Abstract

Abstract According to Jean Pepin (1986: 408), ‘nothing seems more foreign to today’s mentality than to make the cosmos, the organized universe, the object of a religious attitude’. Pepin goes on to suggest that ‘the Christian tradition’ has ‘imposed on us the idea of a sort of rivalry between the universe and humanity’. The related notion that it is the J udaeo-Christian tradition that is uniquely responsible for our ecological crisis is frequently repeated. Ecomystics prefer to think of Gaia, the Goddess, poised adorably in emptiness between the four elementary states of physical being, or the four corners of the turning year. Even Christian theologians often seek to distance themselves from what they regard as ‘classical theism’ and its associated anthropocentrism (O’Donnell 1983: 182). In that older view, we are told, the world is not God, because it came from nothing, whereas the Logos is true God from true God (Hippolytus, Refutation of Heresies IO. 33). Both enthusiasts and critics tell us that the material universe, in Abrahamic thought, is made ‘for’ humanity, and so made freely available for any destructive wish we entertain.

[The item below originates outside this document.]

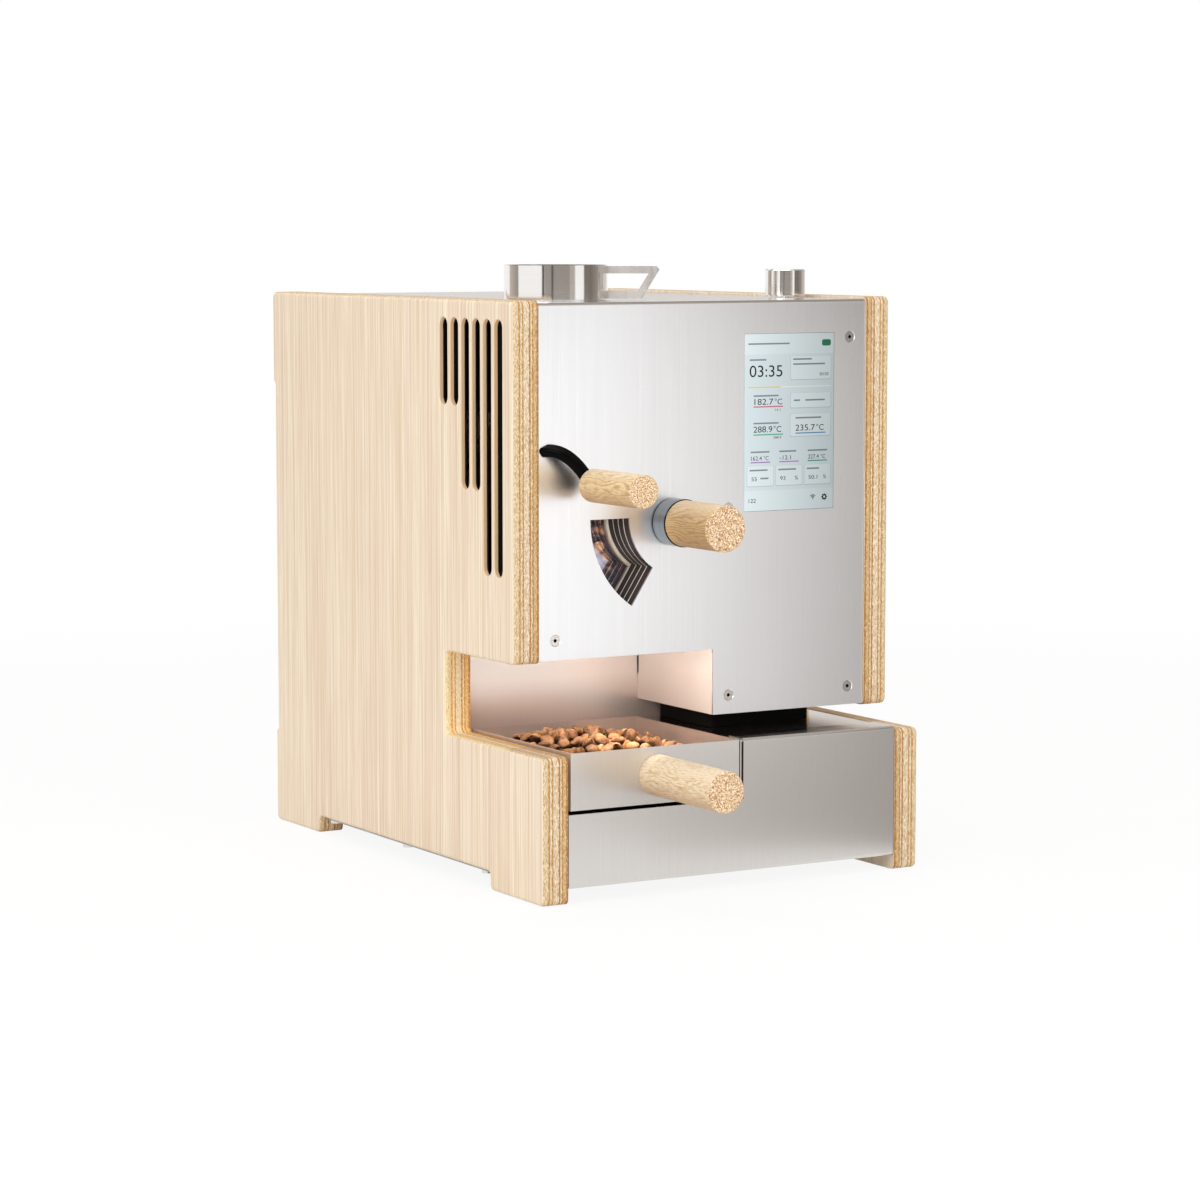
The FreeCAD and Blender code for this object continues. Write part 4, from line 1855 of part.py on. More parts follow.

God is not to be seen in natural process, in earthquake, fire, or wind, but in the ‘still, small voice’ of moral conscience, the summons away from Ur and Haran. ‘See to it that no one makes prey of you by philosophy and empty deceit, according to human tradition, according to the elemental spirits of the world’ (Paul, Colossians 2: 28). Or as Philo put it: we must follow Abram’s migration from the creed of the Chaldeans to the creed of the lovers of God, that is from the created and sensible to the intelligible and creative cause (Philo, Quis Rerum Divinarum Heres 289 = 1929-62: iv. 433).